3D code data
# # #

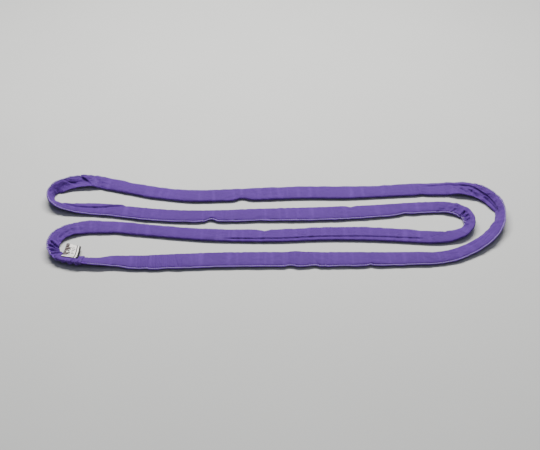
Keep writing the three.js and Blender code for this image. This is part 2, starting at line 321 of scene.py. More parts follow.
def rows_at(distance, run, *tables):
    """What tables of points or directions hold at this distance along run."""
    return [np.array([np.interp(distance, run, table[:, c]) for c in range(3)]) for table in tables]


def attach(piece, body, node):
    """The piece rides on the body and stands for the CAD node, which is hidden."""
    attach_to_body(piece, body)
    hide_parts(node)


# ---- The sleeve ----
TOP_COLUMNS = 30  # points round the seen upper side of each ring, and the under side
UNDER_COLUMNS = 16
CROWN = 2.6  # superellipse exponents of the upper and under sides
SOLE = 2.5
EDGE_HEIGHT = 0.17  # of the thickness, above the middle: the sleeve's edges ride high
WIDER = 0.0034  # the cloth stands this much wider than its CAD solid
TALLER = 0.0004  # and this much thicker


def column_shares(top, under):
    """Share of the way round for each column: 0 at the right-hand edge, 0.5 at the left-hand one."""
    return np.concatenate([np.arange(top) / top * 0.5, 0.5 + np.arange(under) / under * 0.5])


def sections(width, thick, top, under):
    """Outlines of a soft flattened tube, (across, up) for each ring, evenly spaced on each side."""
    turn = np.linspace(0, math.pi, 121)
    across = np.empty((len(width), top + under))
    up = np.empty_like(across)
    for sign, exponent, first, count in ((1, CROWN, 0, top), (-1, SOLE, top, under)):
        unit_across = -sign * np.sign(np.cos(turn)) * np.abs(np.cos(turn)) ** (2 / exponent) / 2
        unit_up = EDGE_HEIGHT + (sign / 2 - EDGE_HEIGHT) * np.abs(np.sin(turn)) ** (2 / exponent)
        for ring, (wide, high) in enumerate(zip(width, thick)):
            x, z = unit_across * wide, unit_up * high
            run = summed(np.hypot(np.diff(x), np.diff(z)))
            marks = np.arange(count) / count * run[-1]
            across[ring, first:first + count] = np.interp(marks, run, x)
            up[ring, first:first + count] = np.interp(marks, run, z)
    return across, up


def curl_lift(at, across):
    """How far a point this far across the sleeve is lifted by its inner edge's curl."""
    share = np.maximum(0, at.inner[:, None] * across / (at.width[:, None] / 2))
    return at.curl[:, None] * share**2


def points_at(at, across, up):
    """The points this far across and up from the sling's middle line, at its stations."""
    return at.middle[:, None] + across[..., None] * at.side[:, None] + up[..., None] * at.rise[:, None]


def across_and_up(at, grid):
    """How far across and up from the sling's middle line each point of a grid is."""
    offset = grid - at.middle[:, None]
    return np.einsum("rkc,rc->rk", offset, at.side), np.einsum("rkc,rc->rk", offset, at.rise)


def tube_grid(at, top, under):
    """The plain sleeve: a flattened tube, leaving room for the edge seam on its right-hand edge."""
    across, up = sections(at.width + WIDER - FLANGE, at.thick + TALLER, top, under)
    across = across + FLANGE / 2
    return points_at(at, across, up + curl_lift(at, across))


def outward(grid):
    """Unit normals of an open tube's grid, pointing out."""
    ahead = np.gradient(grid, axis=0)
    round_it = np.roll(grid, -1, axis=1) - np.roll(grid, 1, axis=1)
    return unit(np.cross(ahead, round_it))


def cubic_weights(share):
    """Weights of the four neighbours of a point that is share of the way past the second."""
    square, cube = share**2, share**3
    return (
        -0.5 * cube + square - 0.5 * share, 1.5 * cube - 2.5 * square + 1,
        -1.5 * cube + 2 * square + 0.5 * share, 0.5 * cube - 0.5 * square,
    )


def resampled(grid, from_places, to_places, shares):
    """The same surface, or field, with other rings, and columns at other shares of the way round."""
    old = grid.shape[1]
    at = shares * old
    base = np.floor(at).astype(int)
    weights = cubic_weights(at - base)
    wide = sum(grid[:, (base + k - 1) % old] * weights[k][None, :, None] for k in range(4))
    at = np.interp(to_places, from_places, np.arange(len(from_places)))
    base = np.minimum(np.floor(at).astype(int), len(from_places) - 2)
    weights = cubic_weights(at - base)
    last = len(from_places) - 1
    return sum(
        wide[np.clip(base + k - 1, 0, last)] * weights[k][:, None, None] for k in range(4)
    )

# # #

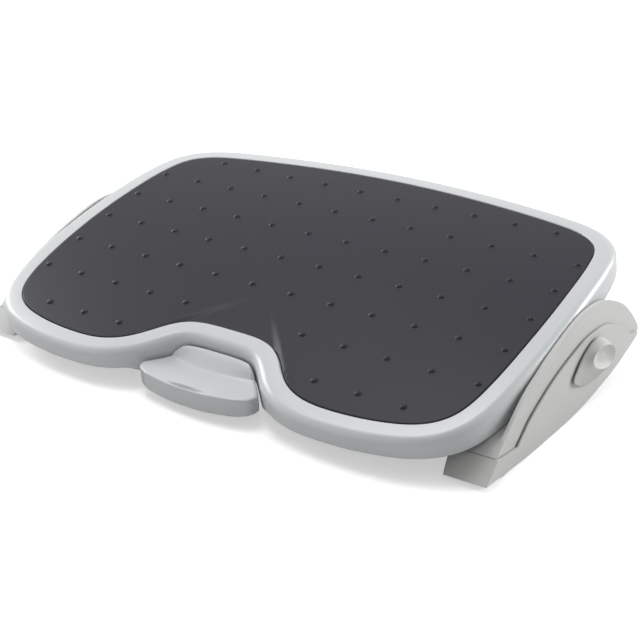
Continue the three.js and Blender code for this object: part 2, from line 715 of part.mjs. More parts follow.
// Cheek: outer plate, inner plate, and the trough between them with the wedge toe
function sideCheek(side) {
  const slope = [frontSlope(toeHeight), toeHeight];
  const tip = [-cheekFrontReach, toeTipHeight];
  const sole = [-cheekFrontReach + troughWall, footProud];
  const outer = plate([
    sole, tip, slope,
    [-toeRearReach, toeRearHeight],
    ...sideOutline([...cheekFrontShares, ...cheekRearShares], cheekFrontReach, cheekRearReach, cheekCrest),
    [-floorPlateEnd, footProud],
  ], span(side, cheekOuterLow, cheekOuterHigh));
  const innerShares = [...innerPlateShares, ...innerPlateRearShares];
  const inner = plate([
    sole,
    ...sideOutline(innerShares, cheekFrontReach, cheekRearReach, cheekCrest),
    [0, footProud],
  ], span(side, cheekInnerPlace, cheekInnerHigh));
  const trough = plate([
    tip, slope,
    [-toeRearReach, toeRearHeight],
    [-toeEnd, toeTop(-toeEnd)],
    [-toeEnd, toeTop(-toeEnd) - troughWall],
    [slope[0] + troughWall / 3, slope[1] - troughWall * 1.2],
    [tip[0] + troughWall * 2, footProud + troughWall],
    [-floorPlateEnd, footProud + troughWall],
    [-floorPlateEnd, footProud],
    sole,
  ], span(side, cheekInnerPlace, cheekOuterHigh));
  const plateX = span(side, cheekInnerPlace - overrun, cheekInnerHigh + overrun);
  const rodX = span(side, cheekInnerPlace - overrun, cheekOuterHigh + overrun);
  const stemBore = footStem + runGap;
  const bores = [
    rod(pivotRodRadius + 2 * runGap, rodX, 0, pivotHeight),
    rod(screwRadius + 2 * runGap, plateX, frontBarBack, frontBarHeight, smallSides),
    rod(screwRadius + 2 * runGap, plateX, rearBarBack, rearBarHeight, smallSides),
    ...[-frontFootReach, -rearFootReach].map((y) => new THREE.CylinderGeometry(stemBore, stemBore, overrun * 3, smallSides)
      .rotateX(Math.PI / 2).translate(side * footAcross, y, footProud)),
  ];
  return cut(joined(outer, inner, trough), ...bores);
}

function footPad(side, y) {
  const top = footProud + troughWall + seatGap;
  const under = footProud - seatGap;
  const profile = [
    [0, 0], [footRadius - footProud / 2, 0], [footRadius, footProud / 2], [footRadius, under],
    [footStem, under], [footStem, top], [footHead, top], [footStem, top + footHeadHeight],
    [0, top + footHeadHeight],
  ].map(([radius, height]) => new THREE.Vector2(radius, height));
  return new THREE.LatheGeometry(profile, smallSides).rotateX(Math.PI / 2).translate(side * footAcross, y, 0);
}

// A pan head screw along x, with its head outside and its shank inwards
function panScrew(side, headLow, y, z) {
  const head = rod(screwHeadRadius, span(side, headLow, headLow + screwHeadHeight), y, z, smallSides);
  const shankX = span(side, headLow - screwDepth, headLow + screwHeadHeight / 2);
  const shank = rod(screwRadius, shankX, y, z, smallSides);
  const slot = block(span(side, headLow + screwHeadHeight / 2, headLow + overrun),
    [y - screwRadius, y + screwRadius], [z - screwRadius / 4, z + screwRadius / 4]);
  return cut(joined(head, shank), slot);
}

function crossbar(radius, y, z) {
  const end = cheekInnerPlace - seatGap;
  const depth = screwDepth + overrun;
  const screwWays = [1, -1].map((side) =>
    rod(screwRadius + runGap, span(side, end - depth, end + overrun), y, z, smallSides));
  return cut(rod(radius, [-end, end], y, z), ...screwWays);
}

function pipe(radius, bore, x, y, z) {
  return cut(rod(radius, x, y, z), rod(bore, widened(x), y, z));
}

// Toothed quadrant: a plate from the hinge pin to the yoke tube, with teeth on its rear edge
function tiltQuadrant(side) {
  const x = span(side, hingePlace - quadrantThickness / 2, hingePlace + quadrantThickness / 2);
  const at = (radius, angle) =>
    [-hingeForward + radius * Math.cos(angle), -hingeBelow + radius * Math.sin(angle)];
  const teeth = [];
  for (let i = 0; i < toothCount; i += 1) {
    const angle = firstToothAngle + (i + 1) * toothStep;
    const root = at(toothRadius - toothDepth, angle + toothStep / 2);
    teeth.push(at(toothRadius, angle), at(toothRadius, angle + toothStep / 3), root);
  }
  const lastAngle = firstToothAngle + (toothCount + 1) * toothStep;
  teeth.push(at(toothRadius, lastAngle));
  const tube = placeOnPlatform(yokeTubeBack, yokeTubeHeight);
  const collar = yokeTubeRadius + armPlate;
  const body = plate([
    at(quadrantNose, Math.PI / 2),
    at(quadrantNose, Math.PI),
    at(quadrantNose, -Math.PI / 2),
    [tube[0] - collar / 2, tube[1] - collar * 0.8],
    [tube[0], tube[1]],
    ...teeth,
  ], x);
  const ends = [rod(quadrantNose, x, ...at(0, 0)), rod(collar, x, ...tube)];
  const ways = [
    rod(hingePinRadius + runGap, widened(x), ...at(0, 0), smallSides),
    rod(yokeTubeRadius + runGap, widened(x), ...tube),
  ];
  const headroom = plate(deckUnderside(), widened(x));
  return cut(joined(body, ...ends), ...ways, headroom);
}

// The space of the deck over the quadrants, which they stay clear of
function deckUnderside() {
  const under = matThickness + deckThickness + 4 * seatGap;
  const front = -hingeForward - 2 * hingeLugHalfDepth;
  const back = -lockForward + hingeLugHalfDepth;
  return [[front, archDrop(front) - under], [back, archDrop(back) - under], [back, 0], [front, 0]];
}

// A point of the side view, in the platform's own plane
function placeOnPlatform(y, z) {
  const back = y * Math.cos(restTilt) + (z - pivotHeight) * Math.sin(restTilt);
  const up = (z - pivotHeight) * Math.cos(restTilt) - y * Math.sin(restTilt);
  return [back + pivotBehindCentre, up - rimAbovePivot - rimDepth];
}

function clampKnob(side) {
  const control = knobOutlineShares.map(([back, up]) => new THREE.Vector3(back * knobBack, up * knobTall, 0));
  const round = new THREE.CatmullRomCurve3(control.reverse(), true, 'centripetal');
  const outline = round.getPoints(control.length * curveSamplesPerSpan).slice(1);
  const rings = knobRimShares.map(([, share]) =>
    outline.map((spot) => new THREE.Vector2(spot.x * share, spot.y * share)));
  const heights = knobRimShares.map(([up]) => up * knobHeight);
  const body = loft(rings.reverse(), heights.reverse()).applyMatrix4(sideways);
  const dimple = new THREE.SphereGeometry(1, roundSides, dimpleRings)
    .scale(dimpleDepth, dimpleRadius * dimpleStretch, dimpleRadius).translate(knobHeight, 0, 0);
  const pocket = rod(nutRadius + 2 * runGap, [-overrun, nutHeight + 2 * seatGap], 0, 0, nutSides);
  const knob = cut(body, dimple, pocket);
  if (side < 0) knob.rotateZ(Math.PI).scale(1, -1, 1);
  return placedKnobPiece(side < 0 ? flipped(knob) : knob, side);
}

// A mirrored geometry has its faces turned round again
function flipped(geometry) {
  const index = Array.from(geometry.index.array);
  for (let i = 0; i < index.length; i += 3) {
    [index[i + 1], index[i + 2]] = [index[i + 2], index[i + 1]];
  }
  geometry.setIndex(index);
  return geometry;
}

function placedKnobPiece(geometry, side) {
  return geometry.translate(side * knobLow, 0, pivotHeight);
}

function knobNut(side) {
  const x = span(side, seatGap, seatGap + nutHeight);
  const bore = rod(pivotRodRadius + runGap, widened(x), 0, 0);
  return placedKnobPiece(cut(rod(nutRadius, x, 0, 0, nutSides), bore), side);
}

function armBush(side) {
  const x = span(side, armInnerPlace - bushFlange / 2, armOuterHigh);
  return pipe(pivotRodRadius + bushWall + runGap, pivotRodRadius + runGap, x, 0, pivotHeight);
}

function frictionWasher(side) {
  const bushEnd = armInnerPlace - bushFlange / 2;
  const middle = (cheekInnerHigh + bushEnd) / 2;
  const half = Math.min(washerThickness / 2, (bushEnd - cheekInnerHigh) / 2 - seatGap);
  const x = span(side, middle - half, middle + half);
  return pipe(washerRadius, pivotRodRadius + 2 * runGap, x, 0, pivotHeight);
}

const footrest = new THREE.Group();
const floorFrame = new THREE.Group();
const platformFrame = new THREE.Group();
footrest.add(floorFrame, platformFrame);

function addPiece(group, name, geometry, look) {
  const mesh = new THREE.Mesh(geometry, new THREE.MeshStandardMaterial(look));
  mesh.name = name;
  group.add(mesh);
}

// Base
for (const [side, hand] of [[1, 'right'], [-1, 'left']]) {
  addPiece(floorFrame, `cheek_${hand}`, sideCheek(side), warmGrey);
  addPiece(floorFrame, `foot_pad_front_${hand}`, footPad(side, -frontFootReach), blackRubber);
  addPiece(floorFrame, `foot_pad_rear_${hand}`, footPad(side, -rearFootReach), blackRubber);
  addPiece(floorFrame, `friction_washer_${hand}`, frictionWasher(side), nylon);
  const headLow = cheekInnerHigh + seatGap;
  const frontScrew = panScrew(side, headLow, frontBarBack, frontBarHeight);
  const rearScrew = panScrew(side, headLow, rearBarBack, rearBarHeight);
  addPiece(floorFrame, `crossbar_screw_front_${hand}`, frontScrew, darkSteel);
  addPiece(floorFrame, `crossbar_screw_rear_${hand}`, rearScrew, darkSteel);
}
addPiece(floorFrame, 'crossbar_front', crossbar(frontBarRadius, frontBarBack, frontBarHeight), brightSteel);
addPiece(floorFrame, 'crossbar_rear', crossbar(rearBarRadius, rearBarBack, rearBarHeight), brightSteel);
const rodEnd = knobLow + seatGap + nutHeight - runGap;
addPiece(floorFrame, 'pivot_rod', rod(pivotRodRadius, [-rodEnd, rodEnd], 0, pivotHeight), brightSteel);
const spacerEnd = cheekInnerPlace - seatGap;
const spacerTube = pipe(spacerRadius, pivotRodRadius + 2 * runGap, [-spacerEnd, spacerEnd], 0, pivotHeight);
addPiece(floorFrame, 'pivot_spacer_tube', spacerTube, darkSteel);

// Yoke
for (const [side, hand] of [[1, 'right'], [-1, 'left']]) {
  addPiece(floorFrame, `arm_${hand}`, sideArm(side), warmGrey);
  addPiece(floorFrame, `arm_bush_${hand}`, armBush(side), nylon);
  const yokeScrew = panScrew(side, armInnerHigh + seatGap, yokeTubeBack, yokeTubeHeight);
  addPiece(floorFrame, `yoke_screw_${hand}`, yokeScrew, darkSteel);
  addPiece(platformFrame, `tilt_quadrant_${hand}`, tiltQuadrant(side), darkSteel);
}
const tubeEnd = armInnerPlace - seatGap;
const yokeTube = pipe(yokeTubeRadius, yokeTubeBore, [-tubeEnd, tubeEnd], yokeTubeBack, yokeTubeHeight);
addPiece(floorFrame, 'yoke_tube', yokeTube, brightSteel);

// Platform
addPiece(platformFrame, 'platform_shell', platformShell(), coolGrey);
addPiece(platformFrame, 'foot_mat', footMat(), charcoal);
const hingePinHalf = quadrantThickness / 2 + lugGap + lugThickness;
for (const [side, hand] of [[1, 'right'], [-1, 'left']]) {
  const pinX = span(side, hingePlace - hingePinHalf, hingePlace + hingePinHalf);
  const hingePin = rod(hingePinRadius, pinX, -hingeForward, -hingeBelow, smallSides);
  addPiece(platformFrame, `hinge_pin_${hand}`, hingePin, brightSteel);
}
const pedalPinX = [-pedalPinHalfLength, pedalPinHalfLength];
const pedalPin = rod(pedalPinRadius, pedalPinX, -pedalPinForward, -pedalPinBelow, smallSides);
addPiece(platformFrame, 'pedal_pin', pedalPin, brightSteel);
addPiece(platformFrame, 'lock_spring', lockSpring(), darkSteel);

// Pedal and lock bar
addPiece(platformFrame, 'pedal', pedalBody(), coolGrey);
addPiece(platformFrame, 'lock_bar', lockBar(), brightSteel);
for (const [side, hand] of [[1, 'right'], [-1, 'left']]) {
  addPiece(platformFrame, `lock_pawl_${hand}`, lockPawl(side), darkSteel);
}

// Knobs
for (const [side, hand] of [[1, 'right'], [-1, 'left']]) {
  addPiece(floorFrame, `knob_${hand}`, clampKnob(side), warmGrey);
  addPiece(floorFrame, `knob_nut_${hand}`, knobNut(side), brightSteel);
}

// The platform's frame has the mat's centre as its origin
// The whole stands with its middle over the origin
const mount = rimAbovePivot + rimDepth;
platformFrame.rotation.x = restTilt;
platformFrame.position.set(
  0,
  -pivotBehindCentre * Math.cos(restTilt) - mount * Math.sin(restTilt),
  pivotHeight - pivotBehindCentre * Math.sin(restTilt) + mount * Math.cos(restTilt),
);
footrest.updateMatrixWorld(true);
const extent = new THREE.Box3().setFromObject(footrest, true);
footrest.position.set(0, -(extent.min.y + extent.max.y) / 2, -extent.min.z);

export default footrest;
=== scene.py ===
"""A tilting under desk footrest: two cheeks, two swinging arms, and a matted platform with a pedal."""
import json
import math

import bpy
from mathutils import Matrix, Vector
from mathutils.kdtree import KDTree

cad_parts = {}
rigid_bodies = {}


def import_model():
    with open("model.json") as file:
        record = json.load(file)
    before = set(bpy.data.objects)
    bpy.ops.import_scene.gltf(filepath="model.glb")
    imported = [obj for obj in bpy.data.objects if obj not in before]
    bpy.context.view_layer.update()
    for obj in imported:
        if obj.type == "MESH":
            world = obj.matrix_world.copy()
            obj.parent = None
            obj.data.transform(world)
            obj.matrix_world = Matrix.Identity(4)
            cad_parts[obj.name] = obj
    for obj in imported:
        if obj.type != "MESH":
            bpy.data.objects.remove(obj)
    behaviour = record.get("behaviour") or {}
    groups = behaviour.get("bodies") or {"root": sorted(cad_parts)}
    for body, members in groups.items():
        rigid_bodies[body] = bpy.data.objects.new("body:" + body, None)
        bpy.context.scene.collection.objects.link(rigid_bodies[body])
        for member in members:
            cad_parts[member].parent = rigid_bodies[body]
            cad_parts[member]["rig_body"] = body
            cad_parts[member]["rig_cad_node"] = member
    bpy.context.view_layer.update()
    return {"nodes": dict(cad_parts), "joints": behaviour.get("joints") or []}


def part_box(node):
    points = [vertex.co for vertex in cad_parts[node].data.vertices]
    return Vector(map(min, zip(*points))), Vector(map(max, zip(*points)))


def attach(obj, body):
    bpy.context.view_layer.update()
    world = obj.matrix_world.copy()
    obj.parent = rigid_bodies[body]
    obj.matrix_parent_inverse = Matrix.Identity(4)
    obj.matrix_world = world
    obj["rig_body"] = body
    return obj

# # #

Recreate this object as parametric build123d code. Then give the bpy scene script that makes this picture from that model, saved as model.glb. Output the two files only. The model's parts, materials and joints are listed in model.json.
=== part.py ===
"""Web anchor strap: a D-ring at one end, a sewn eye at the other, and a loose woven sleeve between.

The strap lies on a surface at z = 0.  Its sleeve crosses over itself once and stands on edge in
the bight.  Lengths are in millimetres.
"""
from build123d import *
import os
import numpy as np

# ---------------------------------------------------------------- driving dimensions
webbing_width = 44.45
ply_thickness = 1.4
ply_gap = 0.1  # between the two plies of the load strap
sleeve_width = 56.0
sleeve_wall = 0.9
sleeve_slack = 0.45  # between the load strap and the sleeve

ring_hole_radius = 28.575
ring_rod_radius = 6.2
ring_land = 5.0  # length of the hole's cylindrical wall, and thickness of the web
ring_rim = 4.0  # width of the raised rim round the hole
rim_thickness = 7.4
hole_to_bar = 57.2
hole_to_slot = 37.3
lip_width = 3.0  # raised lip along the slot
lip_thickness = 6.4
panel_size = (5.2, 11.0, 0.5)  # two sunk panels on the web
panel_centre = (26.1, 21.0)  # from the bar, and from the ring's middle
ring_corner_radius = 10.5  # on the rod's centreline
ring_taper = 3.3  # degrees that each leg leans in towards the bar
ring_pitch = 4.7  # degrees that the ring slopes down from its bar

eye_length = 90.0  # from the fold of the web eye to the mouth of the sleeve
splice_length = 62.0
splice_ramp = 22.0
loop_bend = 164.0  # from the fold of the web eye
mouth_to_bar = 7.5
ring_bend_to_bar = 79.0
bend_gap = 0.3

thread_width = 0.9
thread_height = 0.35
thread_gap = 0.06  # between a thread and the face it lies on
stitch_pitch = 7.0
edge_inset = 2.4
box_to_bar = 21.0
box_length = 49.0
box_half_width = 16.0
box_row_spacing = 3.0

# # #

Work instructions: From the records above, transcribe without alteration every line from the one with "platformFrame.rotation.x = restTilt;" to the one with "cad_parts[member].parent = rigid_bodies[body]", inclusive.

Exercise solution:
platformFrame.rotation.x = restTilt;
platformFrame.position.set(
  0,
  -pivotBehindCentre * Math.cos(restTilt) - mount * Math.sin(restTilt),
  pivotHeight - pivotBehindCentre * Math.sin(restTilt) + mount * Math.cos(restTilt),
);
footrest.updateMatrixWorld(true);
const extent = new THREE.Box3().setFromObject(footrest, true);
footrest.position.set(0, -(extent.min.y + extent.max.y) / 2, -extent.min.z);

export default footrest;
=== scene.py ===
"""A tilting under desk footrest: two cheeks, two swinging arms, and a matted platform with a pedal."""
import json
import math

import bpy
from mathutils import Matrix, Vector
from mathutils.kdtree import KDTree

cad_parts = {}
rigid_bodies = {}


def import_model():
    with open("model.json") as file:
        record = json.load(file)
    before = set(bpy.data.objects)
    bpy.ops.import_scene.gltf(filepath="model.glb")
    imported = [obj for obj in bpy.data.objects if obj not in before]
    bpy.context.view_layer.update()
    for obj in imported:
        if obj.type == "MESH":
            world = obj.matrix_world.copy()
            obj.parent = None
            obj.data.transform(world)
            obj.matrix_world = Matrix.Identity(4)
            cad_parts[obj.name] = obj
    for obj in imported:
        if obj.type != "MESH":
            bpy.data.objects.remove(obj)
    behaviour = record.get("behaviour") or {}
    groups = behaviour.get("bodies") or {"root": sorted(cad_parts)}
    for body, members in groups.items():
        rigid_bodies[body] = bpy.data.objects.new("body:" + body, None)
        bpy.context.scene.collection.objects.link(rigid_bodies[body])
        for member in members:
            cad_parts[member].parent = rigid_bodies[body]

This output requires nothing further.